I was not feeling very independent on the 4th of July (when we celebrate Independence Day in the U.S.A.). And I am not talking about fear of possible terrorist attacks.

Some definitions of independent from the American Heritage Dictionary:


  1. Free from the influence, guidance, or control of another or others.

  2. Not determined or influenced by someone or something else.

  3. Not relying on others for support, care, or funds; self-supporting.


With our country celebrating Independence Day last week, I have been thinking about the difference between freedom and independence. These are two very different things. Is independence a good thing? Should we celebrate it? Will it bring me happiness?

I cannot imagine living a life free from the influence of others, with no need for interaction with or help from my tribe.

I cannot imagine growing up without the love and care given me by my grandparents, my parents, and other adults in my family and community. Certainly as a child I was never truly independent.

I cannot imagine how I could have achieved the modicum of wisdom I possess without the tireless efforts of so many teachers who showed me the beauty of mathematics, taught me to speak a little Spanish, and introduced me to the magical world of literature and poetry.

I could not abide a world where the only songs that are sung are the silly ones I make up.
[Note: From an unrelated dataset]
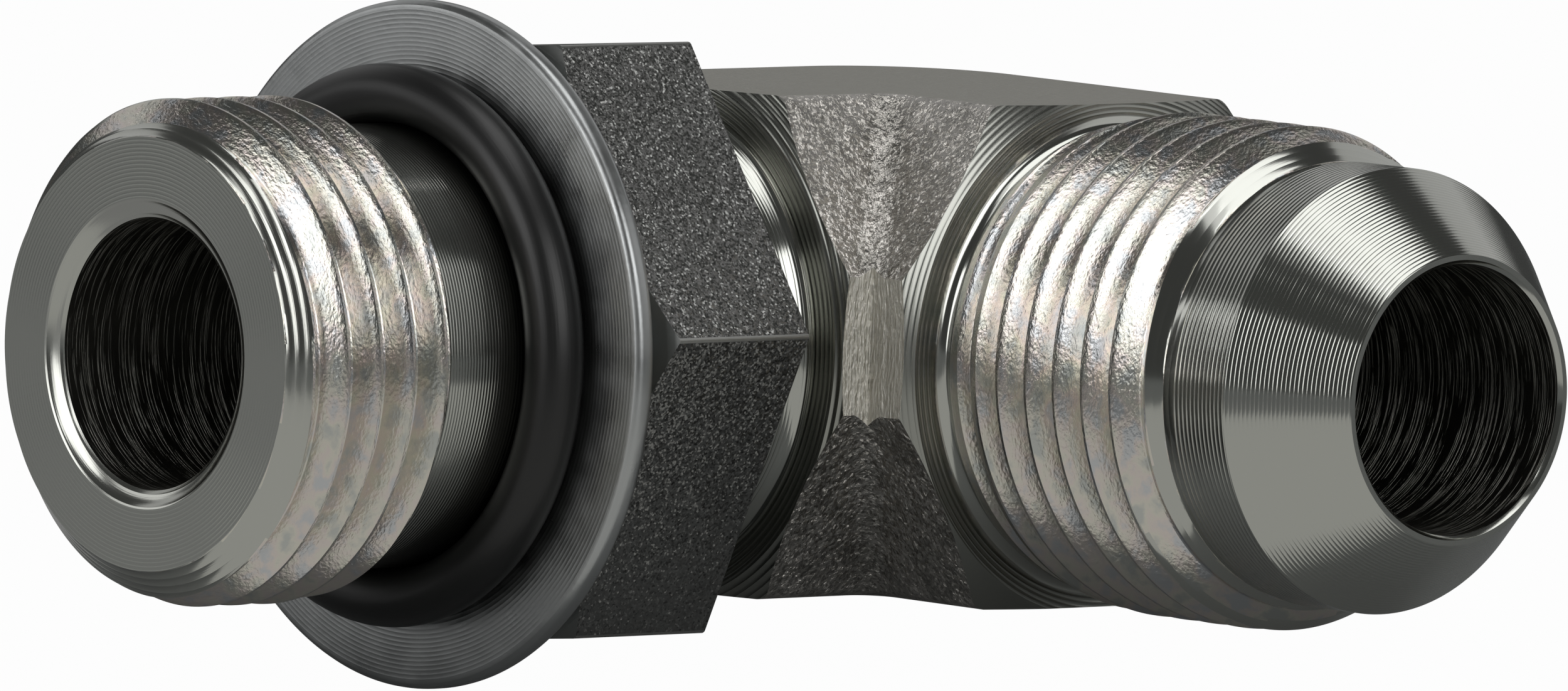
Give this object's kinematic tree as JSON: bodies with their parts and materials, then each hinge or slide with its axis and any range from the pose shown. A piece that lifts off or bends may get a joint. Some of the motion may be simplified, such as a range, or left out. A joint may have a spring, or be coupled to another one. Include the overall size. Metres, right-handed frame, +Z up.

I guess I have a deep and unending need for music
and that means for musicians and songwriters and conductors and singers.

I cannot imagine how I would have been able to raise my own children without the lessons and support given me by those people in my family and community who had already experienced the challenges of parenthood before me.

I cannot imagine how much different (and less fulfilling) my life would be had it not been for the gentle (but powerful) lessons given me by macrobiotic teachers over the past 8 years. (What they taught me, of course, is that my grandmother was right when she summed things up with her Yogi Berra-like advice:
We each have to take care of ourselves ... and everybody else.)

I cannot imagine living without the farmers who grow organic grains and vegetables and harvest kombu and wakame and arame and hijiki and dulse from the oceans. And I guess I rely pretty heavily on the truck drivers who bring this bounty to the grocery store where grocers make it available to me in exchange for some small pieces of green and white paper. How about the people who spend 4 years making the shoyu and 3 years aging the miso I use everyday?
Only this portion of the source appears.